Publicado em Crônica

A arte nasce de cérebro e coração, navega entre a ideia e a emoção; mas nem Freud conseguiu explicar a manifestação, a centelha, a tal inspiração que dá início ao processo criativo. ‘De onde você tirou isso?’, costumam ouvir os artistas. E por mais que expliquem, a gente só tem uma certeza: eles também não sabem.

O samba tentou traduzir, com palavras de Paulo César Pinheiro, como se dá o nascimento. “E o poeta se deixa levar por essa magia, e o verso vem vindo e vem vindo uma melodia”. E chega no divino: “É, faz pensar, que existe uma força maior que nos guia. Está no ar”.

A se acreditar nos antigos gregos, seriam faíscas produzidas por nove musas. Assim, Euterpe surgia para os músicos, Erato para os poetas, Terpsícore para os bailarinos e por aí adiante. Vindo dos céus ou do Olimpo, o mistério da inspiração persiste.

O radialista Ruy Godinho investiga a produção da música popular do país há algum tempo. Já publicou três livros – um quarto está no prelo e o quinto, dedicado aos compositores mineiros, em preparação – e fez um programa de rádio contando o processo da criação das canções. Então, Foi assim? é o título do projeto.

Com entrevistas e pesquisas, ele descobriu um monte de curiosidades sobre as 226 canções que estão nos primeiros volumes da série. Também escrutinou as motivações dos compositores para encontrar os temas.

Ele conta, por exemplo, que o samba Sonho Meu, escrito por Délcio Carvalho e D. Ivone Lara, não foi feito para algum amor distante, como se imaginava, mas para os exilados, nos últimos dias de regime militar. E que o tema veio a Carvalho durante uma viagem de ônibus. Mas Godinho não resolveu a questão da inspiração.

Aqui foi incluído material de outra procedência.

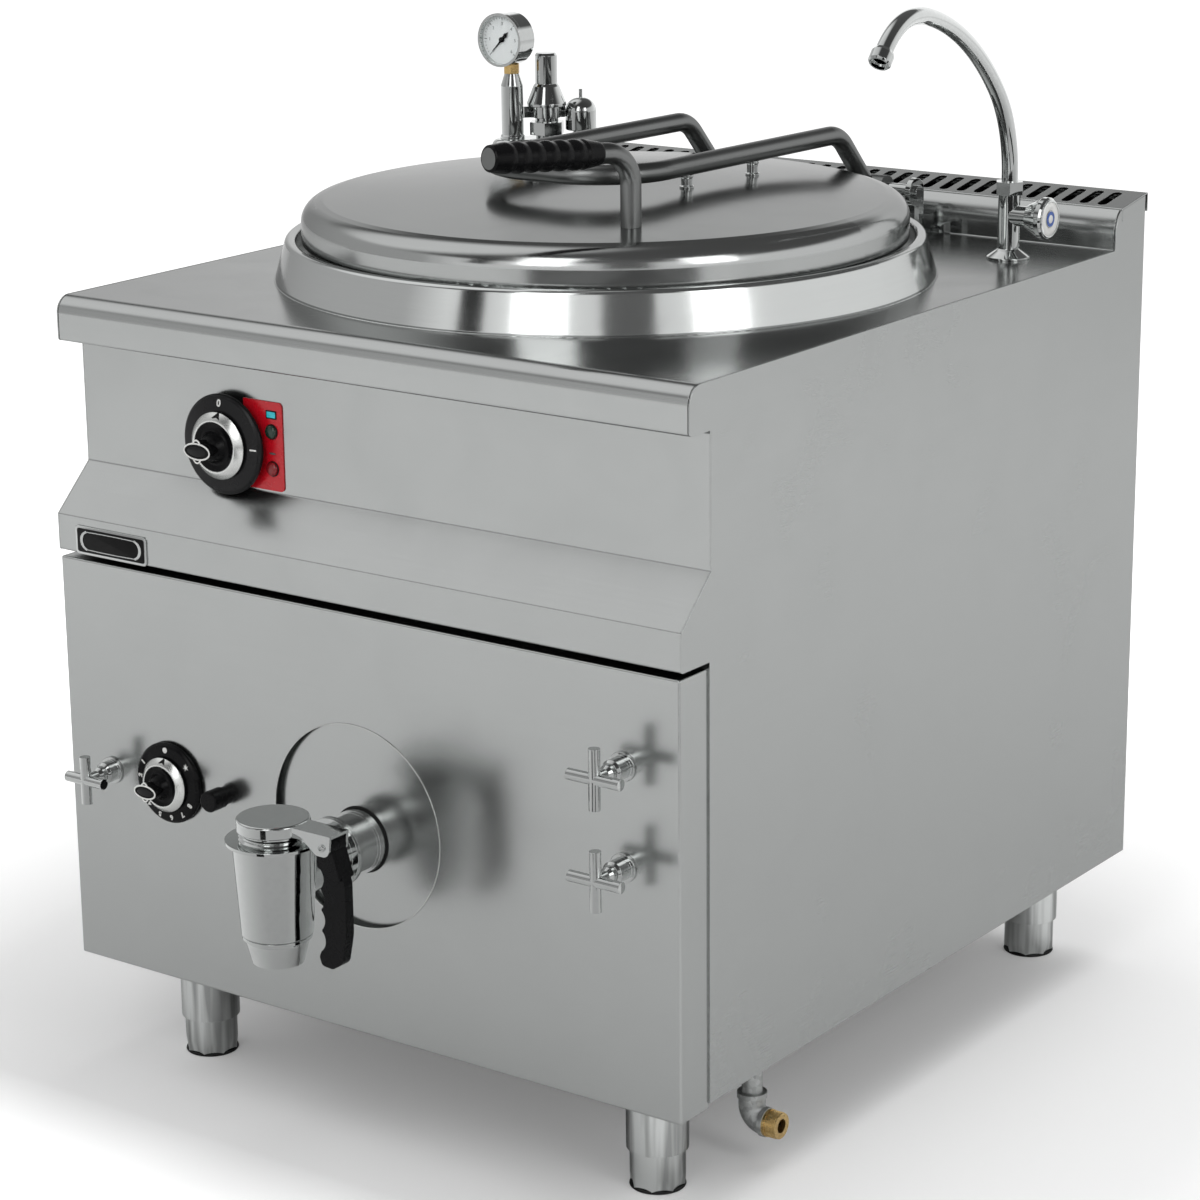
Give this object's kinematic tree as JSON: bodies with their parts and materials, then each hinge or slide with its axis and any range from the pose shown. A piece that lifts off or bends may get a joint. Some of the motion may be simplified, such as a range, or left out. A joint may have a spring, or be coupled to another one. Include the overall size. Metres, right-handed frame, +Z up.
{
  "type": "gas boiling pan",
  "caption": "Gas boiling pan: round jacketed pan with hinged lid and looped frame in a square steel cabinet, draw-off tap, swing spout, knobs and safety fittings.",
  "frame": {"origin": "on the floor, under the middle of the object's overall box", "axes": "+Z up, -Y is the front with the draw-off tap, +Y is the back with the chimney, +X is the right side seen from the front"},
  "size_m": [0.8, 1.0885, 1.1429],
  "materials": {
    "satin_steel": "satin, fine grain",
    "polished_steel": "polished sheet",
    "frame_steel": "galvanised sheet",
    "chamber_steel": "heat-tinted sheet",
    "chrome": "bright plated",
    "valve_alloy": "die-cast",
    "black_plastic": "fine matt moulding",
    "red_enamel": "gloss red",
    "lamp_plastic": "translucent lens",
    "brass": "machined",
    "galvanised_iron": "hot-dip galvanised",
    "dial_white": "matt white",
    "gauge_glass": "clear",
    "needle_black": "matt black"
  },
  "bodies": {
    "cabinet": {"worktop": "satin_steel", "chimney_cover": "satin_steel", "left_side_panel": "satin_steel", "right_side_panel": "satin_steel", "control_panel": "satin_steel", "front_panel": "satin_steel", "rear_panel": "satin_steel", "drain_recess_plate": "satin_steel", "foot_sleeves": "satin_steel", "drain_pipe": "satin_steel", "pan_collar": "polished_steel", "pan_vessel": "polished_steel", "drain_tap_body": "chrome", "faucet_body": "chrome", "jacket_taps": "chrome", "instrument_header": "chrome", "gauge_column": "chrome", "gauge_case": "chrome", "safety_valve": "chrome", "vent_bell": "chrome", "hinge_pin": "chrome", "hinge_brackets": "chrome", "base_frame": "frame_steel", "jacket_shell": "frame_steel", "combustion_chamber": "chamber_steel", "burner": "chamber_steel", "gas_control_valve": "valve_alloy", "igniter_body": "chrome", "switch_body": "black_plastic", "switch_bezel": "black_plastic", "gas_bezel": "black_plastic", "indicator_plate": "red_enamel", "indicator_lamps": "lamp_plastic", "gauge_nut": "brass", "drain_nipple": "brass", "drain_elbow": "galvanised_iron", "level_drain_pipe": "galvanised_iron", "gauge_dial": "dial_white", "gauge_lens": "gauge_glass"},
    "lid": {"lid_shell": "polished_steel", "lid_inner_plate": "polished_steel", "lid_frame": "satin_steel", "lid_standoffs": "chrome", "handle_bar": "satin_steel", "handle_grip": "black_plastic"},
    "switch_knob": {"switch_knob": "black_plastic"},
    "gas_knob": {"gas_knob": "black_plastic"},
    "igniter_button": {"igniter_button": "black_plastic"},
    "level_handle_upper": {"tap_handle_level_upper": "chrome"},
    "level_handle_lower": {"tap_handle_level_lower": "chrome"},
    "fill_handle": {"tap_handle_fill": "chrome"},
    "drain_cap": {"drain_cap": "chrome"},
    "drain_lever": {"drain_lever": "black_plastic"},
    "spout": {"faucet_spout": "chrome"},
    "faucet_handwheel": {"faucet_handwheel": "chrome"},
    "gauge_needle": {"gauge_needle": "needle_black"},
    "leveller_front_left": {"leveller_front_left": "satin_steel"},
    "leveller_front_right": {"leveller_front_right": "satin_steel"},
    "leveller_rear_left": {"leveller_rear_left": "satin_steel"},
    "leveller_rear_right": {"leveller_rear_right": "satin_steel"}
  },
  "joints": [
    {"name": "lid_hinge", "type": "hinge", "parent": "cabinet", "child": "lid", "pos_m": [0, 0.43725, 0.899], "axis": [-1, 0, 0], "range_deg": [0, 95]},
    {"name": "switch_turn", "type": "hinge", "parent": "cabinet", "child": "switch_knob", "pos_m": [-0.195, -0.33075, 0.714], "axis": [0, 1, 0], "range_deg": [0, 90]},
    {"name": "gas_turn", "type": "hinge", "parent": "cabinet", "child": "gas_knob", "pos_m": [-0.253, -0.38075, 0.3485], "axis": [0, 1, 0], "range_deg": [0, 280]},
    {"name": "igniter_press", "type": "slide", "parent": "cabinet", "child": "igniter_button", "axis": [0, 1, 0], "range_m": [0, 0.005], "stiffness_N_per_m": 1200},
    {"name": "level_tap_upper", "type": "hinge", "parent": "cabinet", "child": "level_handle_upper", "pos_m": [0.3325, -0.41675, 0.478], "axis": [0, -1, 0], "range_deg": [0, 270]},
    {"name": "level_tap_lower", "type": "hinge", "parent": "cabinet", "child": "level_handle_lower", "pos_m": [0.3325, -0.41675, 0.376], "axis": [0, -1, 0], "range_deg": [0, 270]},
    {"name": "fill_tap", "type": "hinge", "parent": "cabinet", "child": "fill_handle", "pos_m": [-0.338, -0.41175, 0.3455], "axis": [0, -1, 0], "range_deg": [0, 270]},
    {"name": "drain_lift", "type": "slide", "parent": "cabinet", "child": "drain_cap", "axis": [0, 0, 1], "range_m": [0, 0.022]},
    {"name": "drain_lever_turn", "type": "hinge", "parent": "drain_cap", "child": "drain_lever", "pos_m": [0.074, -0.49575, 0.384], "axis": [0, -1, 0], "range_deg": [0, 75]},
    {"name": "spout_swing", "type": "hinge", "parent": "cabinet", "child": "spout", "pos_m": [0.3216, 0.37095, 0.93], "axis": [0, 0, -1], "range_deg": [0, 95]},
    {"name": "faucet_turn", "type": "hinge", "parent": "cabinet", "child": "faucet_handwheel", "pos_m": [0.36, 0.37095, 0.897], "axis": [1, 0, 0], "range_deg": [0, 90]},
    {"name": "gauge_reading", "type": "hinge", "parent": "cabinet", "child": "gauge_needle", "pos_m": [-0.34499, 0.34266, 1.048], "axis": [0, 1, 0], "range_deg": [0, 270], "stiffness_Nm_per_rad": 0.0005},
    {"name": "leveller_screw_front_left", "type": "slide", "parent": "cabinet", "child": "leveller_front_left", "axis": [0, 0, -1], "range_m": [0, 0.03]},
    {"name": "leveller_screw_front_right", "type": "slide", "parent": "cabinet", "child": "leveller_front_right", "axis": [0, 0, -1], "range_m": [0, 0.03]},
    {"name": "leveller_screw_rear_left", "type": "slide", "parent": "cabinet", "child": "leveller_rear_left", "axis": [0, 0, -1], "range_m": [0, 0.03]},
    {"name": "leveller_screw_rear_right", "type": "slide", "parent": "cabinet", "child": "leveller_rear_right", "axis": [0, 0, -1], "range_m": [0, 0.03]}
  ],
  "couplings": [
    {"joint": "drain_lift", "follows": "drain_lever_turn", "m_per_rad": 0.016797}
  ]
}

Lançado há poucos dias, o disco Budapest Concert, de Keith Jarrett, oferece pistas mais firmas para buscar uma resposta. O pianista norte-americano começou a se destacar com Charles Lloyd e, depois, Miles Davis, mas queria a liberdade absoluta que só o solo oferece. E entregou ao mundo um dos discos fundamentais do jazz: The Köln Concert.

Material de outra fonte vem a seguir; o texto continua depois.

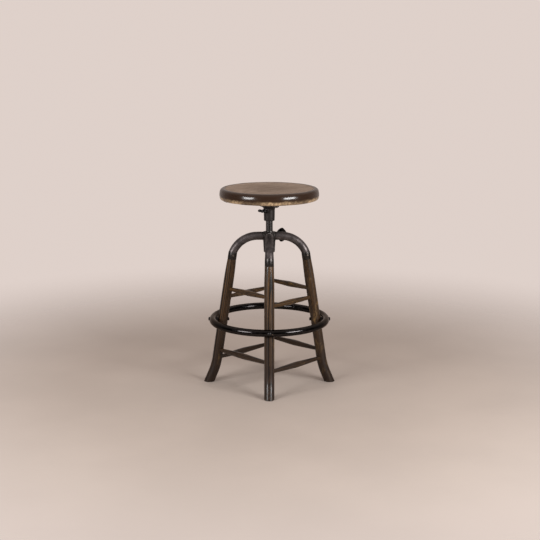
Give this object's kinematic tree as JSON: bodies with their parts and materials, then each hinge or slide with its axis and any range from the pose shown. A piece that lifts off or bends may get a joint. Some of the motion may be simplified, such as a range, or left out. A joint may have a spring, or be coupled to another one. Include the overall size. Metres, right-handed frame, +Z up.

Jarrett é um improvisador; não se repete, busca a música em permanente evolução e despreza a pauta que pereniza a composição. Não toca mais. Dois derrames lhe paralisaram a mão esquerda.

O concerto que está sendo lançado foi gravado na terra natal dos avós dele, o que oferece uma carga adicional de emoção. Há 1h 27min de música, dividida em 12 partes. Apenas uma delas – a 12ª – teve alguma limitação; foi desenvolvida sobre a base de 12 compassos do blues tradicional.

As demais são temas livres, criados naquele momento, diante de centenas de pessoas, numa manifestação viva da influência de Euterpe, a musa dos músicos. Duas canções formais fecham a gravação, mas certamente não se ouvirá It’s a Lonesome Old Town ou Answer Me da forma que ele apresenta em lugar nenhum.

O improviso é a manifestação da arte em estado bruto, sem filtros e polimentos. É quase como ouvir o canto divino.